L'histoire a donné raison à Esaïe, son verdict mérite réflexion. Le cas du prophète montre combien il est contestable d'établir une opposition irréductible entre la foi et le réalisme. Esaïe n'a été ni un idéaliste, ni un politicien. Sa vocation en a fait le témoin de Yahvé et le conduit, conformément à la tradition yahviste, à intervenir dans les affaires publiques de son peuple. Son point de départ est sans nul doute théologique : Esaïe parle au nom de son Dieu, mais sa mission ne l'amène pas à ignorer les faits. Au contraire il doit les peser et les interpréter dans une perspective générale éclairée par l'histoire des relations entre Yahvé et son peuple. Sa foi ne le détourne pas des affaires terrestres, elle lui permet de juger de la situation avec plus de clairvoyance que ses adversaires politiques qui ne tiennent pas compte, comme lui, de toutes les données des problèmes qui se posent à Juda. Les autorités jérusalémites souffrent de myopie ou même d'aveuglement ; Esaïe, grâce à la référence à la berit, garde son sang-froid en dépit des heures troublées que vit Jérusalem et examine le sort de ses contemporains avec plus de recul et de perspicacité. Le rêveur en définitive, l'utopiste n'est pas le prophète, mais le souverain de Juda qui se refuse à l'écouter et croit à l'appui de Ninive ou au secours du pharaon. L'attitude de foi préconisée par Esaïe que ses ennemis ont qualifiée de folie s'est révélée être la véritable sagesse.

 

 

Jérémie : (Sous le règne de Josias [640-609]) – contemporain d’Ezéchiel

Au temps de Yoyaqim, l'année même de l'intronisation du roi, semble-t-il, Jérémie intervient publiquement pour dénoncer les dangereuses illusions dans lesquelles vit le peuple de Yahvé. En une période particulièrement agitée, qui a vu se succéder en peu de mois trois rois sur le trône de Juda, les habitants de Jérusalem cherchent à être rassurés sur leur avenir.
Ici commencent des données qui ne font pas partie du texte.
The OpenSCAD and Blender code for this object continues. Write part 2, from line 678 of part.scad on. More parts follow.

La cour et le clergé s'accordent pour leur affirmer que leur cité étant la ville de Dieu, puisque le Temple y est dressé, ils bénéficient d'une protection infaillible. Le sanctuaire divin offre une garantie certaine aux Jérusalémites, tel est le point de vue officiel, confirmé par les événements de 701, auxquels Esaïe a été mêlé.
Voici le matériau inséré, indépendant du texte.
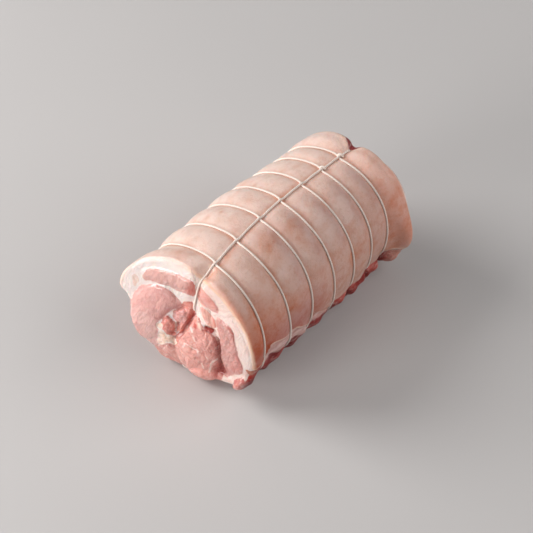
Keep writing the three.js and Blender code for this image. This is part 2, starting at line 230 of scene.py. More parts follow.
def lobe_height(u, z, lobes):
    highest = 0 * u
    for lobe in lobes:
        along, across = lobe_axes(u, z, lobe)
        dome = np.maximum(0, 1 - along**2 - across**2) ** 0.6
        highest = np.maximum(highest, lobe[2] * dome)
    return highest


def to_line(u, z, line):
    nearest = np.inf
    for (from_u, from_z), (to_u, to_z) in zip(line, line[1:]):
        du = to_u - from_u
        dz = to_z - from_z
        t = np.clip(((u - from_u) * du + (z - from_z) * dz) / (du * du + dz * dz), 0, 1)
        nearest = np.minimum(nearest, np.hypot(u - from_u - t * du, z - from_z - t * dz))
    return nearest


def to_lines(u, z, lines):
    return np.min([to_line(u, z, line) for line in lines], axis=0)


def strongest(u, z, lines):
    """The most that any line gives at a point; each has a strength, a half width and its points."""
    given = [strength * bell(to_line(u, z, line), width) for strength, width, line in lines]
    return np.max(given, axis=0)


def inside_distance(u, z, outline):
    """Distance to a closed outline, positive inside it."""
    closed = outline + outline[:1]
    inside = np.zeros(np.shape(u), bool)
    for (from_u, from_z), (to_u, to_z) in zip(closed, closed[1:]):
        crosses = (from_z > z) != (to_z > z)
        slope = (to_u - from_u) / (to_z - from_z) if to_z != from_z else 0
        inside ^= crosses & (u < from_u + (z - from_z) * slope)
    away = to_line(u, z, closed)
    return np.where(inside, away, -away)


def crevice_bow(end, down):
    return end.bow * 6.75 * down**2 * (1 - down)


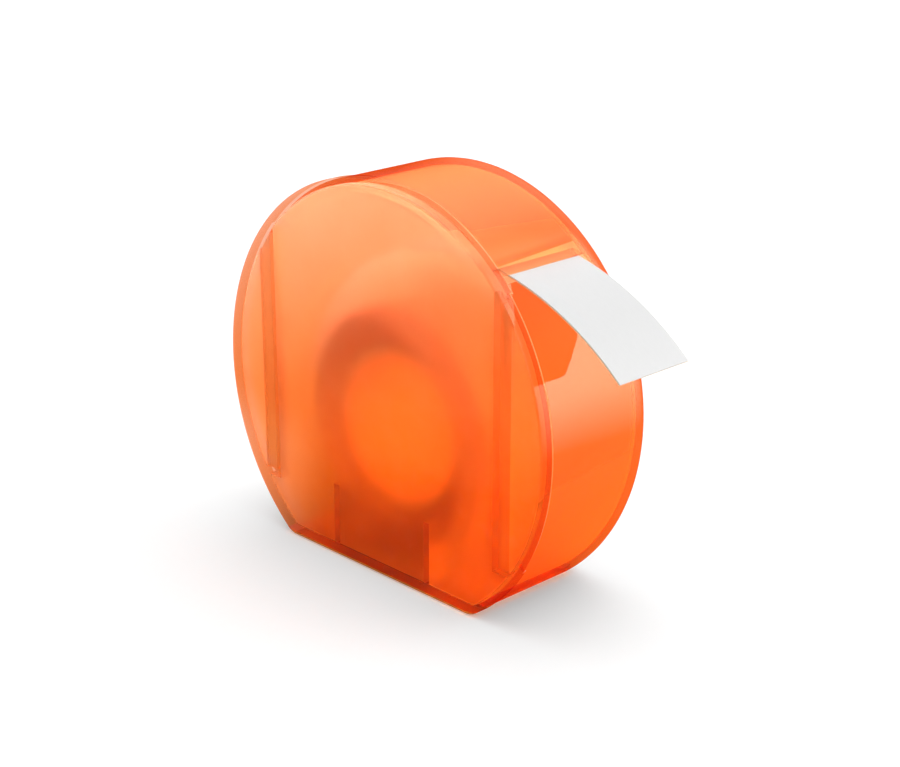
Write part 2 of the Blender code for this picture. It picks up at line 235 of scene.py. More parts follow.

Jérémie ose s'en prendre à ce qui est presque devenu, parmi ses contemporains, un dogme. Il conteste l'appui automatique que Yahvé assurerait aux Jérusalémites ; il a le front de comparer le Temple à quelque entreprise de brigandage et surtout d'évoquer à son sujet le sort de Silo, lieu saint que Dieu a jadis laissé détruire de fond en comble pour punir Israël (v. 12s). Il répond ainsi à ceux qui monopolisent Yahvé pour la défense de leurs intérêts, en montrant que le salut du peuple de Dieu est lié, aujourd'hui comme hier, à l'obéissance à la volonté divine…

 

On a parlé à son propos de « politique de capitulation » (M. Weber), mais il faut encore dire pourquoi le prophète a constamment réclamé la reddition de Jérusalem. Jérémie n'a pas été à la solde de l'ennemi, Babylone n'ayant pas besoin de ses services pour vaincre le petit Etat judéen. Ce n'est pas par pacifisme (St. Zweig) que le prophète a adopté cette attitude, ni par simple réalisme. La vocation de Jérémie et non l'opportunisme explique sa prise de position.

 

Le prophète intervient en effet dans les affaires judéennes en tant que témoin de Yahvé. Sa politique, comme celle d'Esaïe, a un fondement théologique, ce qui ne l'empêche nullement d'être clairvoyante. Elle repose sur le fait qu'entre Yahvé et son peuple existe un pacte et que celui-ci réclame l'obéissance aux commandements divins.

 

Or Jérémie constate que Juda a été depuis longtemps infidèle à son Dieu. Il a brisé l'alliance et s'est installé dans l'idolâtrie et le scandale. Jérusalem en particulier, à l'instar de la cour et sous la bénédiction du clergé* s'est profondément corrompue. Ses habitants, sûrs de l'inviolabilité de la cité de David, refusent d'entendre les appels du prophète et ne manifestent aucun signe de repentir Jérémie tire les conséquences de cette obstination dans le mal : la berit est rompue, l'heure du châtiment a sonné…

 

La prédication de Jérémie à l'époque de Yoyaqim et de Sédécias s'inscrit donc dans une vue générale de l'histoire des relations entre Yahvé et son peuple, dont la clef est la berit.